# 2000 Altima SE



## Darktide (Jul 29, 2004)

Hey,
I just bought a 2000 Altima SE. I love the car except that its white. I'm looking to do some alterations to the exterior to try and break up the look a little but having never really owned anything but pre-90's Chevy Trucks I have no clue where to start. I work at a parts shop so I've got a few ideas but i'm trying to get a few more. At this point the only thing I've thought of doing that I really like is putting white satin flames down the sides (the car is a pearl white, so i'm hoping for an almost "ghosting" effect).
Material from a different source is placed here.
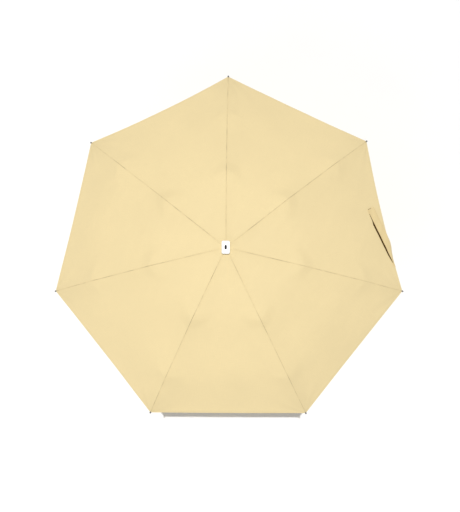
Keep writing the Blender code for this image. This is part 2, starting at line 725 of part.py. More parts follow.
def add_shaft(tube_metal, black_plastic):
    tube_foot = HANDLE_SIZE[2] - HANDLE_SOCKET_DEPTH + GAP
    add_tube("lower_tube", LOWER_TUBE_RADIUS, tube_foot, MIDDLE_TUBE_BOTTOM + TUBE_OVERLAP, tube_metal)
    add_tube(
        "middle_tube", MIDDLE_TUBE_RADIUS, MIDDLE_TUBE_BOTTOM, TOP_TUBE_BOTTOM + TUBE_OVERLAP, tube_metal
    )
    tube_top = CROWN_HEIGHT + CAP_BOTTOM - 1.5 * GAP
    add_tube("top_tube", TOP_TUBE_RADIUS, TOP_TUBE_BOTTOM, tube_top, tube_metal)
    for name, radius, bottom in (
        ("middle_tube_collar", MIDDLE_TUBE_RADIUS, MIDDLE_TUBE_BOTTOM),
        ("top_tube_collar", TOP_TUBE_RADIUS, TOP_TUBE_BOTTOM),
    ):
        add_collar(name, radius, bottom, COLLAR_HEIGHT, COLLAR_THICKNESS, black_plastic)


def add_handle(white_plastic, collar_metal, base_plastic):
    height = HANDLE_SIZE[2] - HANDLE_FOOT
    size = (HANDLE_SIZE[0], HANDLE_SIZE[1], height)
    body = rounded_block("handle", size, HANDLE_FOOT, HANDLE_CORNER, HANDLE_RIM)
    socket = rod(
        "socket",
        (0, 0, HANDLE_SIZE[2] - HANDLE_SOCKET_DEPTH),
        (0, 0, 2 * HANDLE_SIZE[2]),
        LOWER_TUBE_RADIUS + GAP,
        ROUND_STEPS,
    )
    recess_size = (BASE_PLATE_SIZE[0] + 2 * GAP, BASE_PLATE_SIZE[1] + 2 * GAP, 2 * BASE_PLATE_SIZE[2])
    recess_bottom = GAP - BASE_PLATE_SIZE[2]
    recess = rounded_block("recess", recess_size, recess_bottom, BASE_PLATE_CORNER, 0)
    add_part("handle", smooth(fused(body, cut=[socket, recess])), white_plastic)
    plate_body = rounded_block("handle_base", BASE_PLATE_SIZE, 0, BASE_PLATE_CORNER, 0)
    add_part("handle_base", smooth(fused(plate_body)), base_plastic)
    thickness = HANDLE_COLLAR_RADIUS - LOWER_TUBE_RADIUS - GAP
    add_collar(
        "handle_collar",
        LOWER_TUBE_RADIUS,
        HANDLE_SIZE[2] + GAP,
        HANDLE_COLLAR_HEIGHT,
        thickness,
        collar_metal,
    )


# Canopy. A gore lies between two neighbouring ribs; s runs from the hole (0) to the hem (1).


def ridge_point(s):
    """Radius and height of the canopy over a rib."""
    knee = reach(OPEN.crown, OPEN.top, TOP_RIB_LENGTH)
    elbow = reach(OPEN.elbow, OPEN.outer, 0, ELBOW_DROP)
    flat = (CANOPY_SHOULDER - CROWN_RING_RADIUS) * math.tan(TOP_RIB_SLOPE)
    stops = [(CANOPY_HOLE_RADIUS, flat), (CANOPY_SHOULDER, flat), tuple(knee), tuple(elbow), tuple(OPEN.tip)]
    u = CANOPY_HOLE_RADIUS + s * (OPEN.tip[0] - CANOPY_HOLE_RADIUS)
    for (u0, z0), (u1, z1) in zip(stops, stops[1:]):
        if u <= u1:
            break
    return u, z0 + (z1 - z0) * (u - u0) / (u1 - u0) + CANOPY_RISE


def canopy_point(gore, s, across):
    """A point of the canopy: s outwards, and across from the gore's first rib (0) to its next (1)."""
    bow = 4 * across * (1 - across)
    u, z = ridge_point(s - HEM_CURVE * bow * s**4)
    first, second = (Vector((*polar(u, rib_angle(gore + i)), z)) for i in (0, 1))
    sag = CANOPY_SAG * bow * s * (CANOPY_SAG_END - s)
    return first.lerp(second, across) - Vector((0, 0, sag))


def solidified(name, mesh, thickness):
    obj = helper_object(name, mesh)
    shell = obj.modifiers.new("cloth", "SOLIDIFY")
    shell.thickness = thickness
    shell.offset = 0
    return fused(obj)


def add_canopy(fabric):
    rib_span = OPEN.tip[0] - CANOPY_HOLE_RADIUS
    bends = sorted([CANOPY_SHOULDER, OPEN.knee[0], OPEN.elbow[0], *CANOPY_BENDS])
    stations = [0.0, *[(u - CANOPY_HOLE_RADIUS) / rib_span for u in bends], 1.0]
    around = RIB_COUNT * GORE_STEPS
    points = [
        canopy_point(step // GORE_STEPS, s, step % GORE_STEPS / GORE_STEPS)
        for s in stations
        for step in range(around)
    ]
    faces = []
    for row in range(len(stations) - 1):
        for step in range(around):
            here = row * around + step
            beside = row * around + (step + 1) % around
            faces.append((here, here + around, beside + around, beside))
    mesh = bpy.data.meshes.new("canopy")
    mesh.from_pydata(points, [], faces)
    add_part("canopy", smooth(solidified("canopy", mesh, CANOPY_THICKNESS)), fabric, CROWN_PLACE)


def add_strap(fabric):
    """The tie strap, sewn to one gore near the hem and lying along it."""
    half_width = STRAP_WIDTH / 2 / (OPEN.tip[0] * math.cos(math.pi / RIB_COUNT))
    points = []
    for step in range(STRAP_STEPS + 1):
        part = step / STRAP_STEPS
        s = STRAP_START[0] + (STRAP_END[0] - STRAP_START[0]) * part
        across = STRAP_START[1] + (STRAP_END[1] - STRAP_START[1]) * part
        for side in (1, -1):
            point = canopy_point(STRAP_GORE, s + side * half_width, across)
            points.append(point + Vector((0, 0, STRAP_RISE)))
    faces = [(2 * i, 2 * i + 1, 2 * i + 3, 2 * i + 2) for i in range(STRAP_STEPS)]
    mesh = bpy.data.meshes.new("tie_strap")
    mesh.from_pydata(points, [], faces)
    add_part("tie_strap", solidified("tie_strap", mesh, STRAP_THICKNESS), fabric, CROWN_PLACE)


clear_scene()
PARTS = new_collection("folding_umbrella")
HELPERS = new_collection("cutters")

steel = make_material("rib_steel", (0.62, 0.62, 0.64), 0.35, 1.0)
dark_steel = make_material("wire_steel", (0.45, 0.45, 0.47), 0.4, 1.0)
rod_finish = make_material("rod_steel", (0.58, 0.58, 0.60), 0.38, 1.0)
tube_metal = make_material("tube_aluminium", (0.75, 0.75, 0.77), 0.28, 1.0)
black_plastic = make_material("black_plastic", (0.03, 0.03, 0.03), 0.45, 0.0)
grey_plastic = make_material("button_plastic", (0.20, 0.20, 0.21), 0.4, 0.0)
white_plastic = make_material("white_plastic", (0.86, 0.86, 0.84), 0.3, 0.0)
base_plastic = make_material("base_plastic", (0.80, 0.80, 0.78), 0.45, 0.0)
inlay_plastic = make_material("dark_inlay", (0.02, 0.02, 0.02), 0.35, 0.0)
fabric = make_material("canopy_fabric", (0.90, 0.74, 0.40), 0.8, 0.0)
strap_fabric = make_material("strap_fabric", (0.86, 0.70, 0.38), 0.8, 0.0)
trim_fabric = make_material("washer_fabric", (0.84, 0.68, 0.37), 0.85, 0.0)

add_ribs(steel, dark_steel, rod_finish)
add_crown(black_plastic, dark_steel)
add_cap(white_plastic, inlay_plastic, trim_fabric)
add_runner(black_plastic, grey_plastic, dark_steel)
add_shaft(tube_metal, black_plastic)
add_handle(white_plastic, tube_metal, base_plastic)
add_canopy(fabric)
add_strap(strap_fabric)
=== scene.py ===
"""Looks of the folding umbrella: fabric, stitching, tips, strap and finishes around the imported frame.

Metres, +Z up along the shaft. A rib is numbered from 1. In a rib's plane, u runs outwards from the
shaft and z upwards. On the cloth, a is the distance along a rib from the shaft's axis, and b is the
distance from the rib towards the middle of the gore, measured along the gore's chord.
"""

import json
import math

import bmesh
import bpy
import numpy as np
from mathutils import Matrix, Vector


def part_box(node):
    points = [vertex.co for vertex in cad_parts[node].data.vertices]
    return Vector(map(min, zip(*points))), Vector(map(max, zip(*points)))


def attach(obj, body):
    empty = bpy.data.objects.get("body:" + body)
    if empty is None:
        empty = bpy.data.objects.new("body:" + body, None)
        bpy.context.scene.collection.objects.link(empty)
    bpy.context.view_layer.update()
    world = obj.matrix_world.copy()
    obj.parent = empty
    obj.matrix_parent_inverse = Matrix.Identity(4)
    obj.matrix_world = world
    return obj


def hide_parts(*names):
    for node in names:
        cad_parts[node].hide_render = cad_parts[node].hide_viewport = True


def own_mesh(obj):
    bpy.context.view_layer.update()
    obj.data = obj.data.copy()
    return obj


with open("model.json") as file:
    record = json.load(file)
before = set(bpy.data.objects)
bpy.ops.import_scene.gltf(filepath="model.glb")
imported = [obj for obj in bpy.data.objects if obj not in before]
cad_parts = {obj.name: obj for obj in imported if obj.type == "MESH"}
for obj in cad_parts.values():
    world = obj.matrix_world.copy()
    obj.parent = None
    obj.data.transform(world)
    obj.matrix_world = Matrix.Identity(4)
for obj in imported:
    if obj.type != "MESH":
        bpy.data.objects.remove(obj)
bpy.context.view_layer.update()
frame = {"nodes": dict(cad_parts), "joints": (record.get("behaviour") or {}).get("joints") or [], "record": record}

# Camera and light.
CAMERA_TARGET = (0.0067, -0.0144, 0.44)
CAMERA_DISTANCE = 2.5
CAMERA_AZIMUTH = math.radians(28.2)
CAMERA_ELEVATION = math.radians(85.98)
CAMERA_ROLL = math.radians(-28.2)
CAMERA_LENS_MM = 68.95
SENSOR_MM = 36.0
FLOOR_SIZE = 30.0
FLOOR_CELLS = 8
FLOOR_COLOUR = (0.87, 0.87, 0.87)
FLOOR_DARK = (0.865, 0.865, 0.865, 1)
FLOOR_LIGHT = (0.88, 0.88, 0.88, 1)
SUN_TILT = math.radians(7.4)
SUN_AZIMUTH = math.radians(-3.0)
SUN_SPREAD = math.radians(0.8)
SUN_STRENGTH = 2.45
FILL_SIZE = 2.0
FILL_POWER = 14.0
FILL_PLACE = (-1.2, -2.0, 2.6)
FILL_AIM = (0.0, 0.0, 0.4)
SKY_STRENGTH = 0.36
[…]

I was thinking of switching the lenses (front or rear) with aftermarket lense assemblies but I unfortunately couldn't find anything through Auto Ventshade (the company my shop deals with) and was hoping that you guys could shot some ideas my way or point me in the direction of a nice online shop that either 1) has great products/ideas or 2) has great prices . Thanks in advance for the help and I look forward to reading up on tech tips in the forums


----------



## jksstar (May 31, 2004)

heres my 99

http://www.cardomain.com/id/jksstar

there are so many places to get parts for it, I don't know where to start.

http://www.stillen.com/
http://www.customenterprise.com/viewer/home/pindex.asd/vts/design000

heres two for you


----------



## Pat200sx (Jan 29, 2004)

Whats up buddy  good to see you on the forums with the new nissan. I think these would suit your car nicely, i've seen them on a few altimas and it looks nice, its not all ricey


----------



## enjoy_incubus (Aug 26, 2004)

*mine*

heres my 00

www.geocities.com/hotdeftones/alicia.html


----------